>> Tuesday, September 8, 2009
Corn salad would be either a side dish or a relish, depending on your menu. Either fresh corn or frozen can be used for this dish (sometimes I even use 'can' stuff) . Addition of bellpepper with some Indian seasonings makes this salad unique & tasty.

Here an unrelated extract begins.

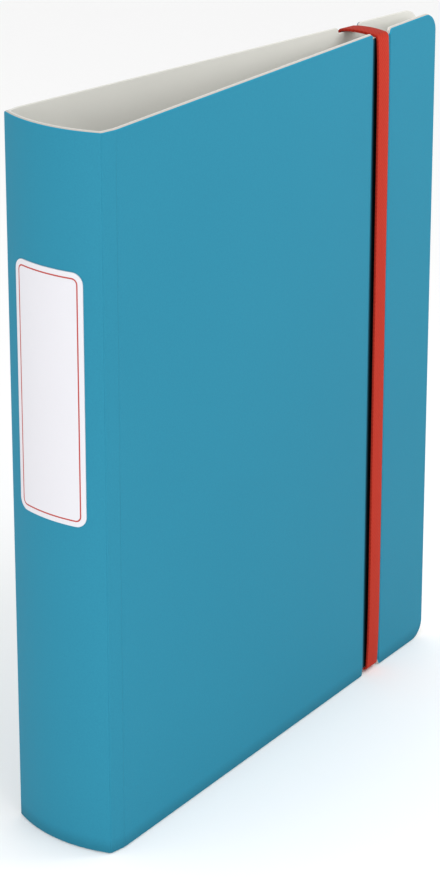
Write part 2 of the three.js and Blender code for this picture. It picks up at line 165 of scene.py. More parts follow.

- Corn - 1 cup (Fresh / frozen)
- Green chillies - 2 nos
- Onion - 1 no (Small sized)
- Capsicum - 1 tbsp (any color)
- Mustard seeds - 1/2 tsp
- Urad dal - 1/2 tsp
- A pinch of hing
- Lime juice - 1 tsp
- Salt to taste
- Black pepper to taste
- Corriander leaves - 1 tsp
- Olive oil - 1 tsp
Directions to cook :
# If you are using frozen corn, thaw before using. If you are using fresh corn, boil for 8 minutes in lightly salted water, cool with cold water and cut corn kernels from cob.
# Heat oil in the pan, add mustard seeds, urad dal, onion, capsicum & green chillies. Saute for 2 mins.
# Place corn, sauted seasonings, hing, corriander leaves & lime juice in bowl. Toss until completely combined.
# Season with salt and pepper to taste.